The Pharaoh of Egypt, King Solomon’s father-in-law, conquered Gezer, taking it from the Canaanites and burning the city. Then he gave it as a present or dowry to his daughter. Solomon rebuilt and fortified the city.
mentioned 39 times in Old Testament
only 1 man by this name
meaning – warrior
The 5th judge of Israel, whom God raised up to lead his nation against the Midianites. The angel of the Lord appeared to Gideon when he was hiding his threshing from the enemy, told him God was with him, and called him a “mighty man of valor.”
Gideon’s many doubts did not keep him from obeying God. He made an offering then tore down the altar to Baal and cut down its grove, for which the men of his town wanted to kill him.

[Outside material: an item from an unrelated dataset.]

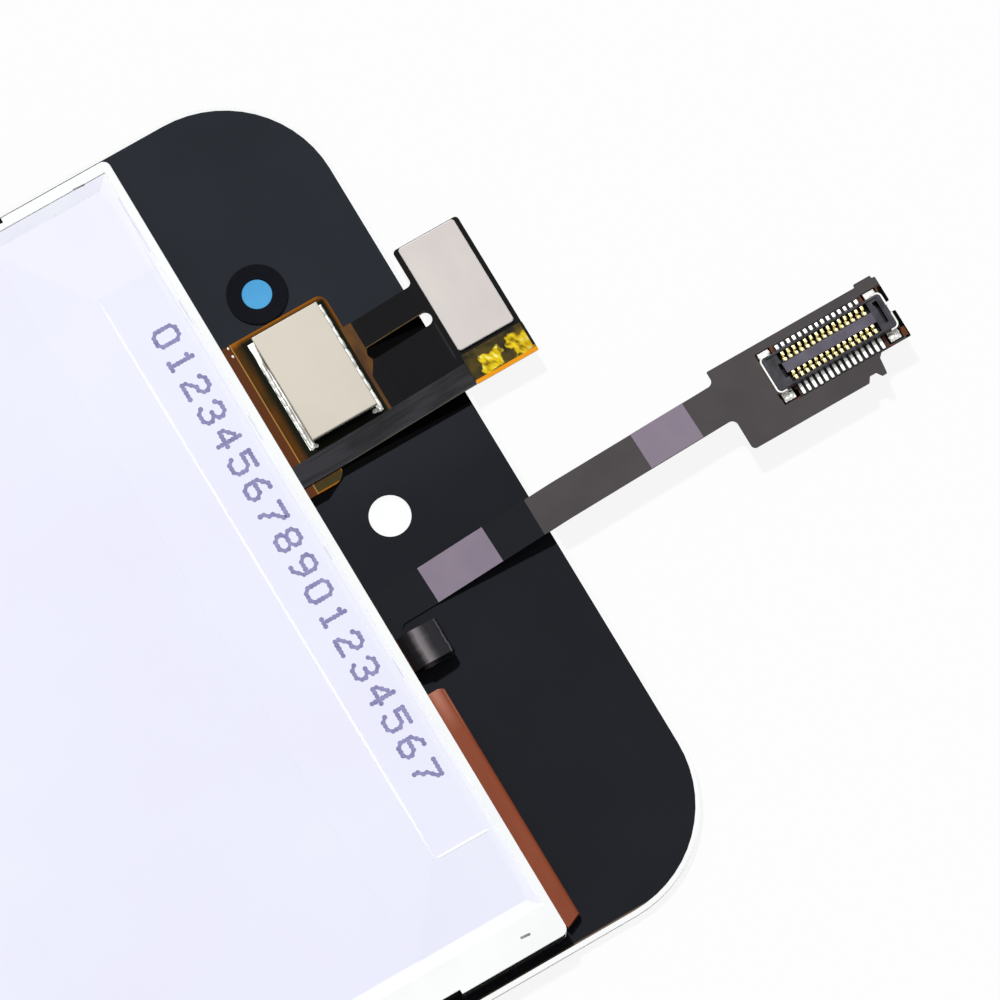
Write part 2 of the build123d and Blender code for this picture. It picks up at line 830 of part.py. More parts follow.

The spirit of God came upon Gideon, and he sent to the tribes of Manasseh, Asher, Zebulun, and Naphtali, who came to him. Doubtful that God would save Israel, several times Gideon sought proof by placing a fleece on the ground and asking God to make either the fleece or ground wet; every time God answered the request.
When Israel gathered against Midian, God reduced Gideon’s forces, cutting out the fearful and identifying the rest by the way they drank water. Gideon attacked Midian with only 300 men. Holding trumpets and pitchers filled with lamps, the men drew near the Midianite camp. They blew the trumpets and broke the pitchers, and their enemy fled. Gideon and his troops followed, capturing two princes and two kings and killing them. Same as Gedeon, Jerubbaal, and Jerubbasheth.